The 36-hour degree program is designed to provide students with the technical skills not only to work with data, but to do so within the business context. The program also will develop business professionals who understand and can apply data analytics concepts, techniques and tools to promote effective organizational decision-making and problem-solving. Graduates of the program will have an integrated knowledge of business and analytics concepts, approaches and tools.

“Established research centers and relationships with companies through Appalachian will provide opportunities for students to work with the business community on projects,” said Associate Dean for Graduate Programs Sandy Vannoy. “This will allow students to learn firsthand how to apply knowledge gained through the curriculum in a real-world setting.”

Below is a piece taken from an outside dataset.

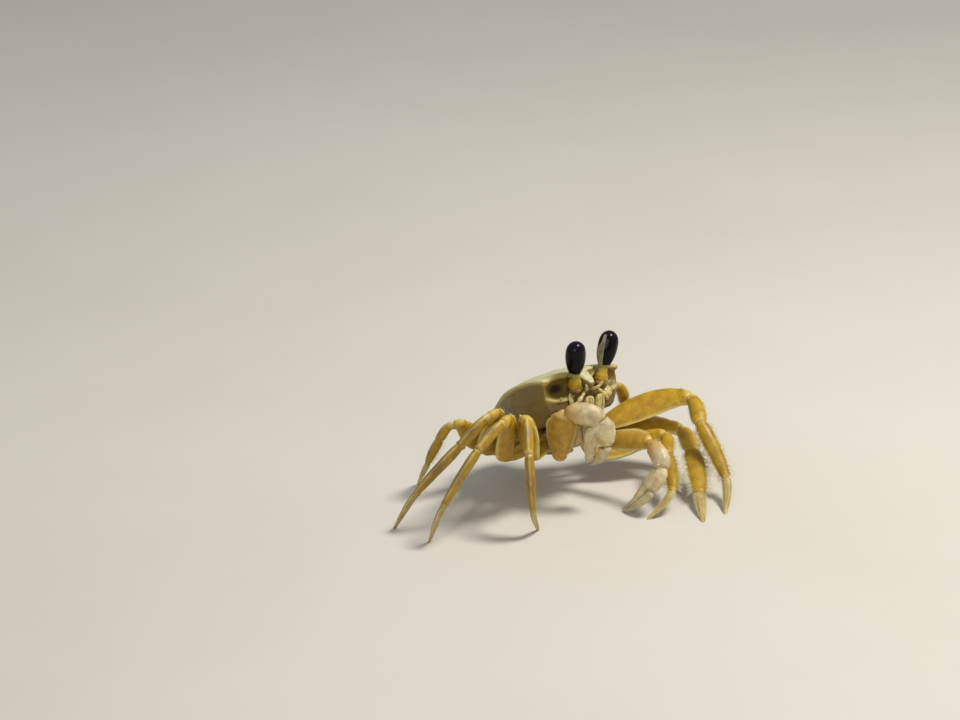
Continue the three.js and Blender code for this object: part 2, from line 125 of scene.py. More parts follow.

The new program offers concentrations in supply chain analytics and sustainability analytics. Students wishing to pursue a more general approach to the degree may choose an interdisciplinary track.

Students will gain understanding of working not only with data but also important domestic and global policy initiatives that emphasize the importance of understanding, collecting and analyzing data in specific contexts. For example, through the program concentrations, students will learn how to apply analytical skills in the context of recognizing and developing supply chain and sustainability strategies and implementing measures for improved organizational performance.

BSBA in Supply Chain Management

The Department of Computer Information Systems and Supply Chain Management (CISSCM) in the Walker College of Business will provide Appalachian students the opportunity to major in supply chain management. Previously, the department had offered the curriculum as a minor.

The major is designed to prepare professionals who can contribute to organization success through various aspects of supply chain management, including procurement, sourcing, logistics, manufacturing, distribution and quality management.

“As companies increasingly focus on supply chain management as a way not only to reduce costs and improve profits but also expand into international markets, they are realizing that supply chain management is an integral part of overall strategy,” said Department Chair Dawn Medlin.

With the increasing complexity and globalization of supply chains, the demand for supply chain professionals is growing, and many industries are reporting significant shortages in talent. Appalachian’s BSBA in Supply Chain management will prepare students to help fill these economic needs.

Required courses will include Principles of Supply Chain Management, Six Sigma and Quality Management, Global Supply Chain and Logistics, and Strategic Procurement and Global Sourcing. Students may also select courses including Supply Chain Technologies in a Global Environment, Analytical Models for Supply Chain Management, Project Management, Database Management, Risk Management, Human Resource Management, Managing Distribution Channels and Business to Business Marketing. Students must maintain a GPA of 2.5 or above in the Supply Chain Management major.